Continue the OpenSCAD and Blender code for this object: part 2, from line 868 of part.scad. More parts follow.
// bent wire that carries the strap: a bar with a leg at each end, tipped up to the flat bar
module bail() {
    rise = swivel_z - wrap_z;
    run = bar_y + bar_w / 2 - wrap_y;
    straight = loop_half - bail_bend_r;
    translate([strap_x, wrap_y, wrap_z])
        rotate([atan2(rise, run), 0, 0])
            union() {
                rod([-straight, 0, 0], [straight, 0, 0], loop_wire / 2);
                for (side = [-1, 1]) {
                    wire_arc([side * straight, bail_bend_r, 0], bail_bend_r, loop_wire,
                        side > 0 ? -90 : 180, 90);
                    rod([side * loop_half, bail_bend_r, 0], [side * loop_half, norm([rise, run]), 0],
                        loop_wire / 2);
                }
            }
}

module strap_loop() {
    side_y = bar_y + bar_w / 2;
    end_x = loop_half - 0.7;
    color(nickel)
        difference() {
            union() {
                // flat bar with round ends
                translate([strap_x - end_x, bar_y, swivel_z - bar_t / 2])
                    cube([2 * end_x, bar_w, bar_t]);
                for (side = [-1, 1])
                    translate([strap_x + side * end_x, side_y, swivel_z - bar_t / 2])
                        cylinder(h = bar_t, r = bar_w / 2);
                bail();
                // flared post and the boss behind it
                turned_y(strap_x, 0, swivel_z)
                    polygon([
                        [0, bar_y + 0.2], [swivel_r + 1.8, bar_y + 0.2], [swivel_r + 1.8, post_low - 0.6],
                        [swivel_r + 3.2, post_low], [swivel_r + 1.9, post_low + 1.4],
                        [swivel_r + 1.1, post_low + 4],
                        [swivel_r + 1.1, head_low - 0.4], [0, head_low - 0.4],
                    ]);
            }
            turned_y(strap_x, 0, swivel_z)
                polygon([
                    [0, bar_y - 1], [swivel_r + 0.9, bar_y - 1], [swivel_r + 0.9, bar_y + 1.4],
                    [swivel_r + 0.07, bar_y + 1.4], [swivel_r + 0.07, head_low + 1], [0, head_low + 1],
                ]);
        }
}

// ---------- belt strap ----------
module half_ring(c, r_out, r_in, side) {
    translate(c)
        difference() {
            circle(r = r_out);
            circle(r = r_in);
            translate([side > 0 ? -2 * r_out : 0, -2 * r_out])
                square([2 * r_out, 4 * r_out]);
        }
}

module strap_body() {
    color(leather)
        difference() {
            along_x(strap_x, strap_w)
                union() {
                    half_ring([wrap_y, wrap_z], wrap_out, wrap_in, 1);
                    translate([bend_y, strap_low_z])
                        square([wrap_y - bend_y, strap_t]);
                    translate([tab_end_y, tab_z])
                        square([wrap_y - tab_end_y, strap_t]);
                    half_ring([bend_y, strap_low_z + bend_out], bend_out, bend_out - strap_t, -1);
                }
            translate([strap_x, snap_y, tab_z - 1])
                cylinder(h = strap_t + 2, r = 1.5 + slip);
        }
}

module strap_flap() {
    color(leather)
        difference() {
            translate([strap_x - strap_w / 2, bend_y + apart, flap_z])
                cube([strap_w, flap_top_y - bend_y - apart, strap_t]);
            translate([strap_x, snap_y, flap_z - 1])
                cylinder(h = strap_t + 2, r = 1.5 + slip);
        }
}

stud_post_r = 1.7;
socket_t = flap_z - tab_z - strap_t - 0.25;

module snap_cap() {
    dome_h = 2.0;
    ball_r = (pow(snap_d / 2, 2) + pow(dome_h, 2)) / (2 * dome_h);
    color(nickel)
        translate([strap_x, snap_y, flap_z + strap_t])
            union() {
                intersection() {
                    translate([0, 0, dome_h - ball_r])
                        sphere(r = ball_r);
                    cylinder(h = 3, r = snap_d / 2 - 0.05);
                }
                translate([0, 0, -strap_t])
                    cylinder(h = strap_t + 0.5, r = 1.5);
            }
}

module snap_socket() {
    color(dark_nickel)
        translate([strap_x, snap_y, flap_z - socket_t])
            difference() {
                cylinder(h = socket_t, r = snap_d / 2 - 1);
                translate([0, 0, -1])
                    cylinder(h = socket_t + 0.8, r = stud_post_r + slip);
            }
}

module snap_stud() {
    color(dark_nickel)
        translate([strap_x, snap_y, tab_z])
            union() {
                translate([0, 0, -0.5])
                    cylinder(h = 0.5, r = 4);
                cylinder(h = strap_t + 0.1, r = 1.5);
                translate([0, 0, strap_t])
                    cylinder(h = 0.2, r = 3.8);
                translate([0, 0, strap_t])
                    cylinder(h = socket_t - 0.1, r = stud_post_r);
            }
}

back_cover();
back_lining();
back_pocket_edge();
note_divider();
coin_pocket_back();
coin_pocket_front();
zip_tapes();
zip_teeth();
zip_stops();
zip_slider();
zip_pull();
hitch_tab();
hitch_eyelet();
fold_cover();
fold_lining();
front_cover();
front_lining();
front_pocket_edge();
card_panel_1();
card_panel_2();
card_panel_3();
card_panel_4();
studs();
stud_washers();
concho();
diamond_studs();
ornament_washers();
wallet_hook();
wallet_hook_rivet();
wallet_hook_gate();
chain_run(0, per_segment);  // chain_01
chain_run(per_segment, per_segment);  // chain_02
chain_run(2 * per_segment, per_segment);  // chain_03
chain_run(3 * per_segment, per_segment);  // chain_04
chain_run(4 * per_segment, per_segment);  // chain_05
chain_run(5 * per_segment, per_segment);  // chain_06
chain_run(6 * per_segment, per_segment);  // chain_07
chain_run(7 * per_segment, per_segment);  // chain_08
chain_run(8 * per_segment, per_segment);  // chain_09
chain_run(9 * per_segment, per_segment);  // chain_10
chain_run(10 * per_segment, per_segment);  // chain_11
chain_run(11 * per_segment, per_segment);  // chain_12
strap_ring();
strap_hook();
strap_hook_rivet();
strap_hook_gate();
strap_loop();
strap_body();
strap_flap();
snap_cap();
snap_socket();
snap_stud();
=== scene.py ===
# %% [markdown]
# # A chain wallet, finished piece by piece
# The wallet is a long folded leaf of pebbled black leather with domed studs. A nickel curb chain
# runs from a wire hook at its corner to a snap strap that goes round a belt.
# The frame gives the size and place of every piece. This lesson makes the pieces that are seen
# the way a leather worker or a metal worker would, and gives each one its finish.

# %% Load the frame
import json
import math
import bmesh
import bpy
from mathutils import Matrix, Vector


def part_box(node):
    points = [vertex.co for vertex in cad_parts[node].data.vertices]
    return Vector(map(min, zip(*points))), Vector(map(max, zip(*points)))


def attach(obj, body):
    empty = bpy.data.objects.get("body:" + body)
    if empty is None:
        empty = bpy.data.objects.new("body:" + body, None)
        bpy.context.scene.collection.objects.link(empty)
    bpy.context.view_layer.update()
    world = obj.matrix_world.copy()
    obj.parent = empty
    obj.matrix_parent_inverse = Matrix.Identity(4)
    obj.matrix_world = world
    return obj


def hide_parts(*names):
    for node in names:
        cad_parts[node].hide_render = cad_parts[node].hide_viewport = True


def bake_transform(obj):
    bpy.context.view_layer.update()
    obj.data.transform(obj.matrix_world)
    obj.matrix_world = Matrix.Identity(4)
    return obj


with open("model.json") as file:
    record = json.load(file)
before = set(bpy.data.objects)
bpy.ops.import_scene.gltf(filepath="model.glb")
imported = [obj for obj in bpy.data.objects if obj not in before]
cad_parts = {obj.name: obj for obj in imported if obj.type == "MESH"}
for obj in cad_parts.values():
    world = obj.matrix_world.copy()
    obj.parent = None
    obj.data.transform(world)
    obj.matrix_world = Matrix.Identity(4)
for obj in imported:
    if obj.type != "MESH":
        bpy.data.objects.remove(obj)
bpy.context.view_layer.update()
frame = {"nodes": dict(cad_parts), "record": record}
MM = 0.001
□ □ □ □
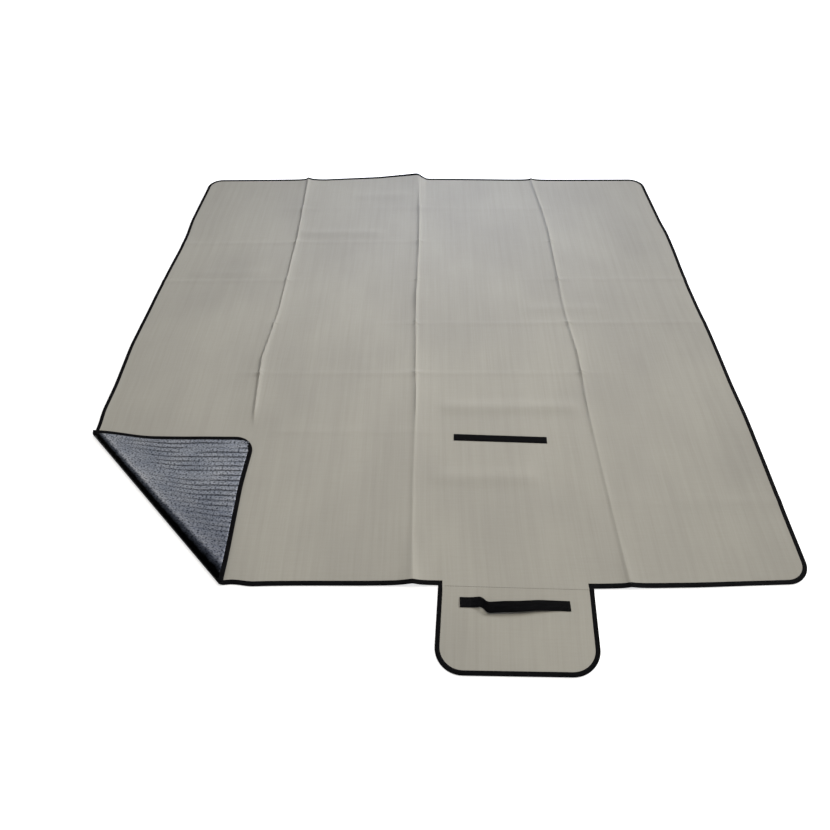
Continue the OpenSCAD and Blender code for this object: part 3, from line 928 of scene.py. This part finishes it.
□ □ □ □
Direction | Repeat exactly, and only, the lines from the one containing "chain_run(11 * per_segment, per_segment);" through the one containing "bpy.data.objects.remove(obj)", both included.

Finished answer |
chain_run(11 * per_segment, per_segment);  // chain_12
strap_ring();
strap_hook();
strap_hook_rivet();
strap_hook_gate();
strap_loop();
strap_body();
strap_flap();
snap_cap();
snap_socket();
snap_stud();
=== scene.py ===
# %% [markdown]
# # A chain wallet, finished piece by piece
# The wallet is a long folded leaf of pebbled black leather with domed studs. A nickel curb chain
# runs from a wire hook at its corner to a snap strap that goes round a belt.
# The frame gives the size and place of every piece. This lesson makes the pieces that are seen
# the way a leather worker or a metal worker would, and gives each one its finish.

# %% Load the frame
import json
import math
import bmesh
import bpy
from mathutils import Matrix, Vector


def part_box(node):
    points = [vertex.co for vertex in cad_parts[node].data.vertices]
    return Vector(map(min, zip(*points))), Vector(map(max, zip(*points)))


def attach(obj, body):
    empty = bpy.data.objects.get("body:" + body)
    if empty is None:
        empty = bpy.data.objects.new("body:" + body, None)
        bpy.context.scene.collection.objects.link(empty)
    bpy.context.view_layer.update()
    world = obj.matrix_world.copy()
    obj.parent = empty
    obj.matrix_parent_inverse = Matrix.Identity(4)
    obj.matrix_world = world
    return obj


def hide_parts(*names):
    for node in names:
        cad_parts[node].hide_render = cad_parts[node].hide_viewport = True


def bake_transform(obj):
    bpy.context.view_layer.update()
    obj.data.transform(obj.matrix_world)
    obj.matrix_world = Matrix.Identity(4)
    return obj


with open("model.json") as file:
    record = json.load(file)
before = set(bpy.data.objects)
bpy.ops.import_scene.gltf(filepath="model.glb")
imported = [obj for obj in bpy.data.objects if obj not in before]
cad_parts = {obj.name: obj for obj in imported if obj.type == "MESH"}
for obj in cad_parts.values():
    world = obj.matrix_world.copy()
    obj.parent = None
    obj.data.transform(world)
    obj.matrix_world = Matrix.Identity(4)
for obj in imported:
    if obj.type != "MESH":
        bpy.data.objects.remove(obj)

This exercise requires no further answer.